What is the UTSaver DCP?

Like the UTSaver TSA, the UTSaver DCP, or 457(b) Plan, is a supplemental retirement savings program that allows participants to tax-defer additional income for retirement, through pre-tax contributions. These contributions are in addition to the contributions made to the mandatory retirement program. The program does not include an employer contribution. Participants reduce their taxable income by making pre-tax contributions from their paycheck in order to invest with one or more of the currently authorized vendors.

As investments grow, the earnings are tax-deferred until the money is withdrawn, presumably at retirement when income rates are generally lower.

How much can I contribute?

  • You can contribute as little as $20.00 per pay period or as much as 100% of your UTSaver DCP eligible compensation up to the maximum IRS limit of $15,500.00 for 2008.
  • If you are age 50 or older, you may contribute an additional $5,000.00..
  • Alternatively, if you are within the three years before the taxable year in which you attain normal retirement age, you may be able to contribute an additional amount. Eligibility for this special catch-up provision is dependent upon your unused elective deferrals for the years you were eligible to participate in a 457(b) plan and must be calculated by the Office of Employee Benefits.

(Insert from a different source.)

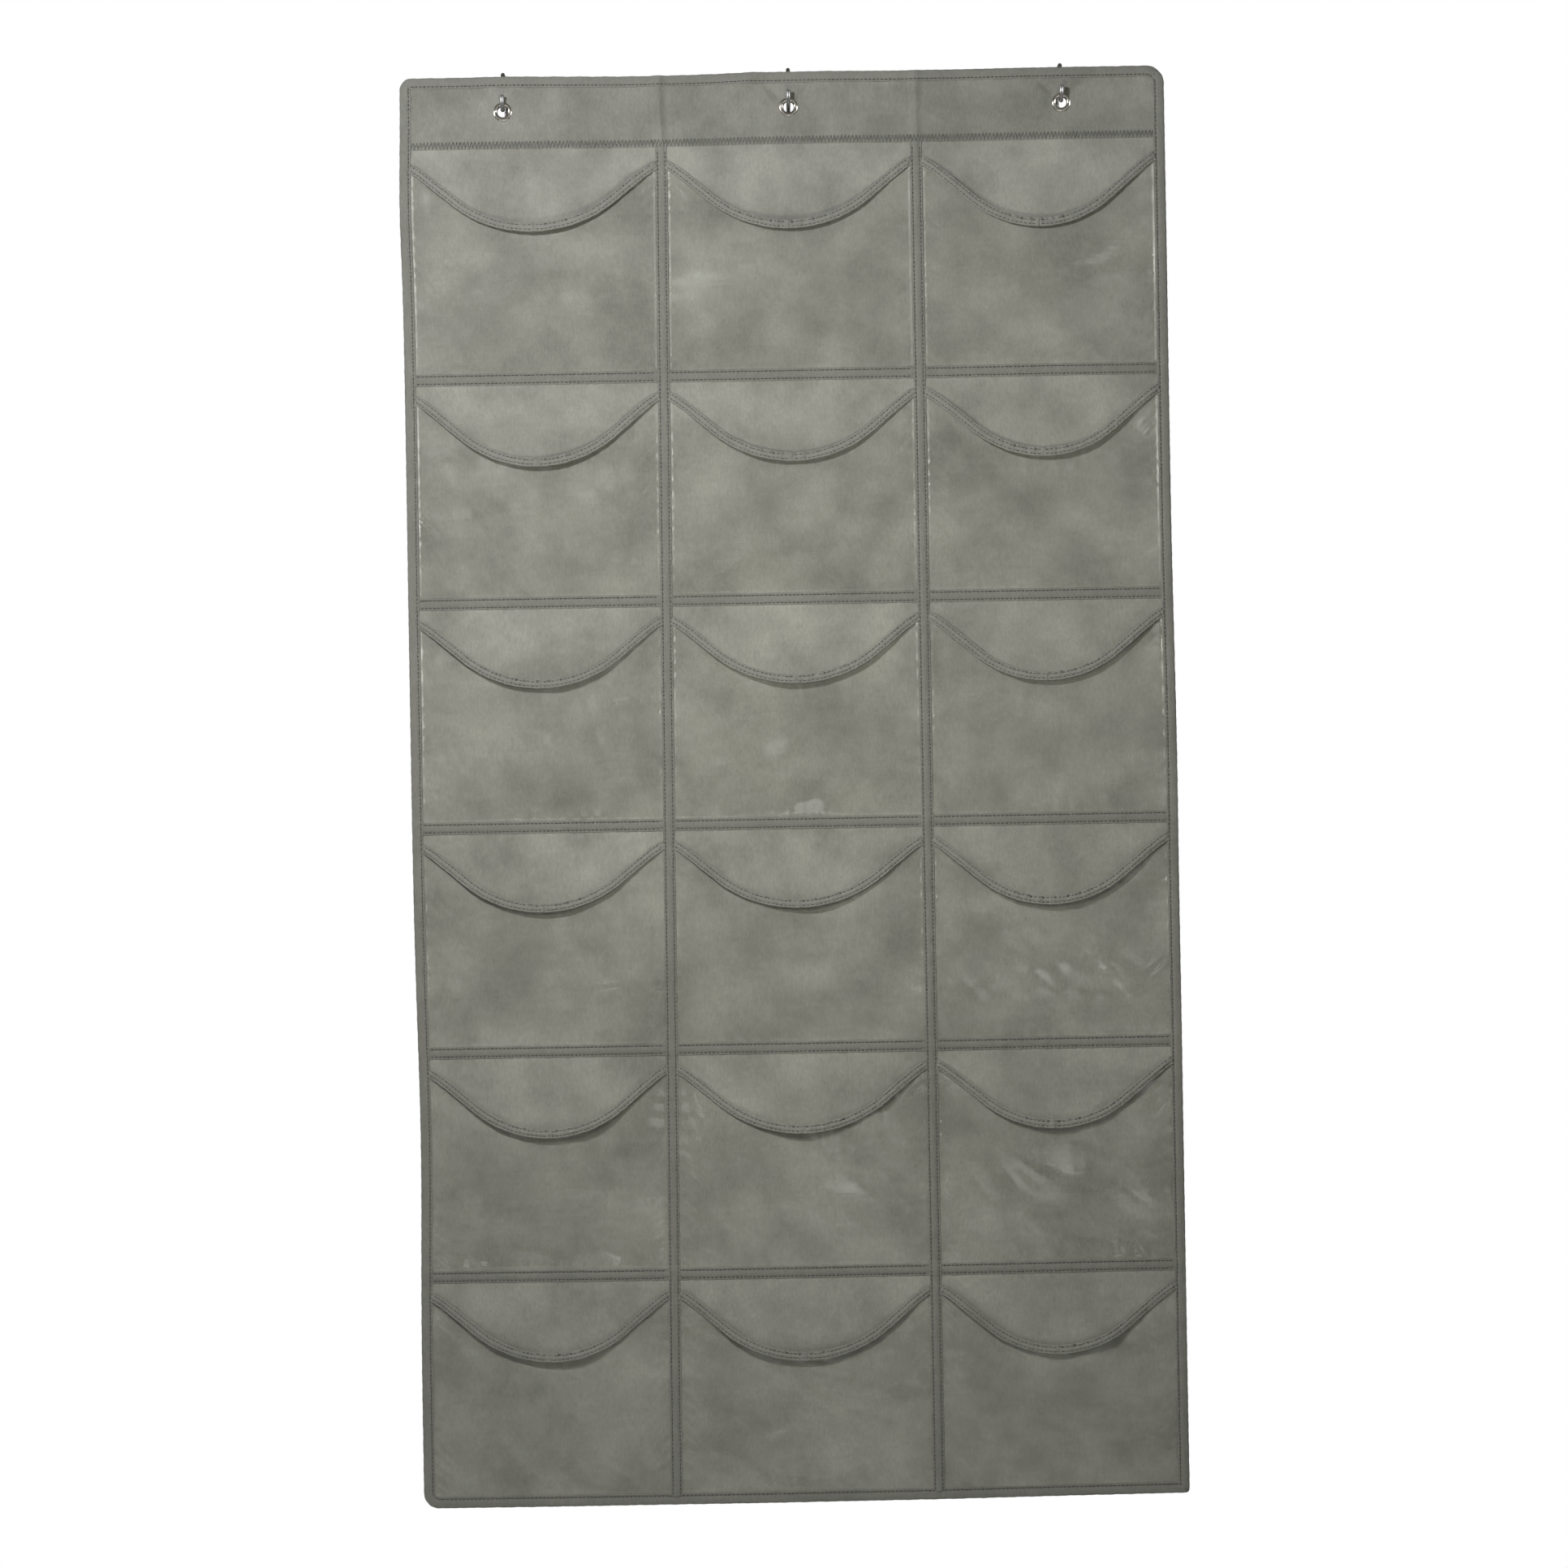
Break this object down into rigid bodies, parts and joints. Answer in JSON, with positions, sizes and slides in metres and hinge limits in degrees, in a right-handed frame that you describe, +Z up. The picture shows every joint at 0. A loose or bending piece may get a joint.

Neither your UTSaver Tax-Sheltered Annuity nor your Optional Retirement Program contributions affect the total amount you are able to defer under the UTSaver DCP.

How do I get started?

  • If you are utilizing the special catch-up provision, contact Charles Marrs in the Office of Employee Benefits and request a calculation of your contribution limit.
  • Review and select a vendor(s) from the list of authorized vendors. You may select more than one vendor for your UTSaver DCP participation.
  • Complete an account application(s) with the vendor(s) you have selected.
  • Log onto UTRetirement Managerand select "DCP Enroll/Make Changes."
  • Complete the Special Catch-Up Provision Agreement (if utilizing this option) and return it to the Office of Employee Benefits.

May I change my contribution amount?

  • You may increase, decrease, or stop contributions as often as you like.
  • To change or discontinue your contribution, log onto UTRetirement Manager and select "Enroll/Make Changes."

May I change vendors?

  • You may transfer between investment options and vendors at any time.
  • To change vendors, log onto UTRetirement Manager.
  • To change investment options within the same vendor, contact your vendor directly.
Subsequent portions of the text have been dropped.